### INSTRUCTIONS FOR THE TASK
Everything from the line containing "Turn this picture" to the last line of the records must be returned verbatim; nothing else belongs in the output.

### RECORD EXCERPTS

_____

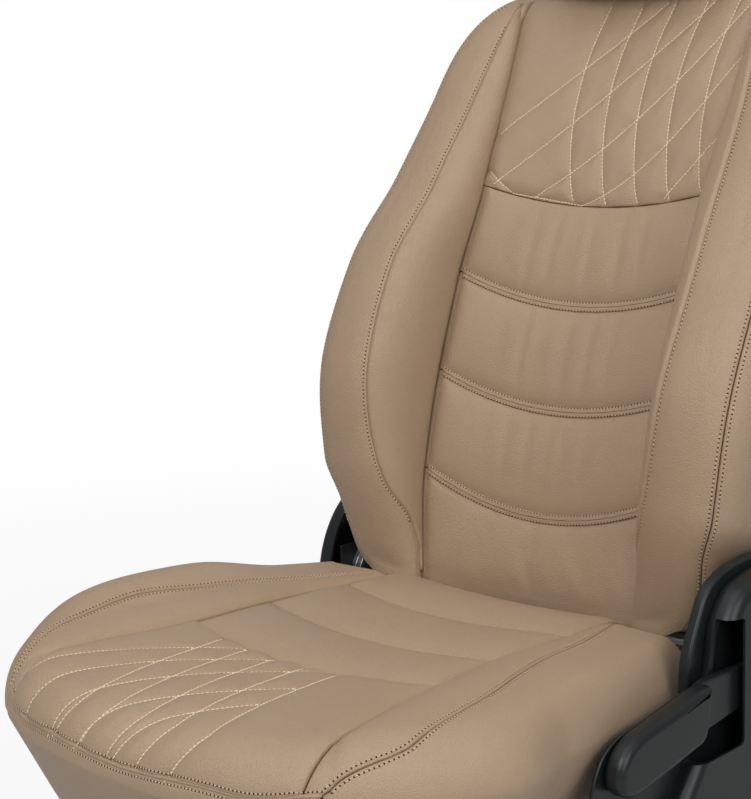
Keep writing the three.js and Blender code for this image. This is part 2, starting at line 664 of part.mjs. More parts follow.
// ---------- headrest ----------
function pebble(shrink) {
  const g = new THREE.SphereGeometry(1, 20, 12);
  const p = g.attributes.position;
  const half = [HEADREST.width, HEADREST.height, HEADREST.depth].map((v) => v / 2 - shrink);
  for (let i = 0; i < p.count; i += 1) {
    const soft = [p.getX(i), p.getY(i), p.getZ(i)].map((c) => Math.sign(c) * Math.abs(c) ** 0.72);
    p.setXYZ(i, ...soft.map((c, k) => c * half[k]));
  }
  g.rotateX(HEADREST.lean);
  return inBack(g.translate(0, HEADREST.up, HEADREST.forward));
}
function postPath() {
  const { spacing: x, depth: d, low, bend, height: h, forward } = POST;
  const straight = [low, bend - 36, bend - 18, bend].map((at) => [x, at, d]);
  const leg = [...straight, [x, bend + 20, d + 14], [x, h - 14, forward - 8]];
  const top = [[x - 6, h, forward], [x - 22, h + 4, forward + 2]];
  const half = [...leg, ...top];
  const mirrored = [...half].reverse().map(([a, b, c]) => [-a, b, c]);
  return [...half, ...mirrored].map((p) => new THREE.Vector3(...p));
}
function headrest() {
  const post = inBack(tube(postPath(), POST.radius, 44, 5));
  const channel = inBack(tube(postPath(), POST.radius + 1, 44, 5));
  add('headrest_post', post, CHROME);
  add('headrest_foam', cut(pebble(COVER + 2.4), channel), FOAM);
  add('headrest_cover', cut(pebble(0), pebble(COVER), channel), LEATHERETTE);
}
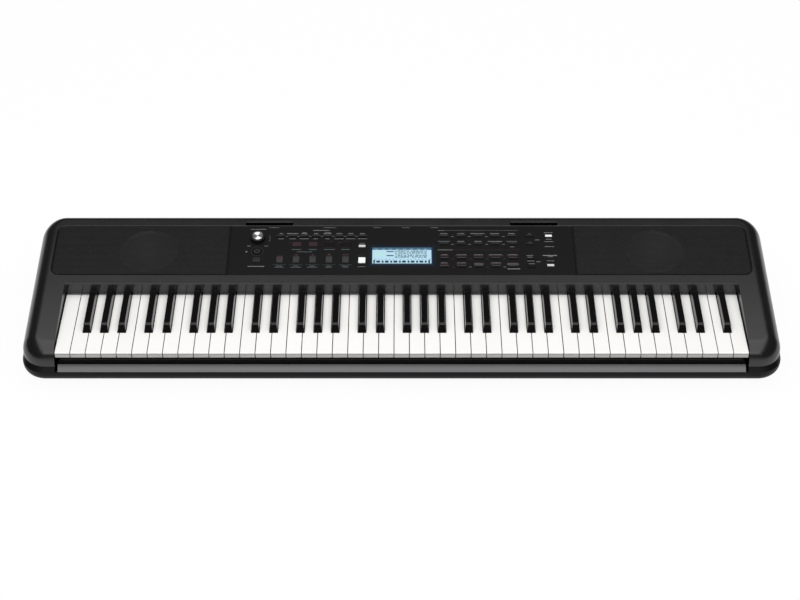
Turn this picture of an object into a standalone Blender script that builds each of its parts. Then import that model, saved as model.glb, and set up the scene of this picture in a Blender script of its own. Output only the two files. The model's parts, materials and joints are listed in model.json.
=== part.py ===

_____

### REPLY TO THE TASK
Turn this picture of an object into a standalone Blender script that builds each of its parts. Then import that model, saved as model.glb, and set up the scene of this picture in a Blender script of its own. Output only the two files. The model's parts, materials and joints are listed in model.json.
=== part.py ===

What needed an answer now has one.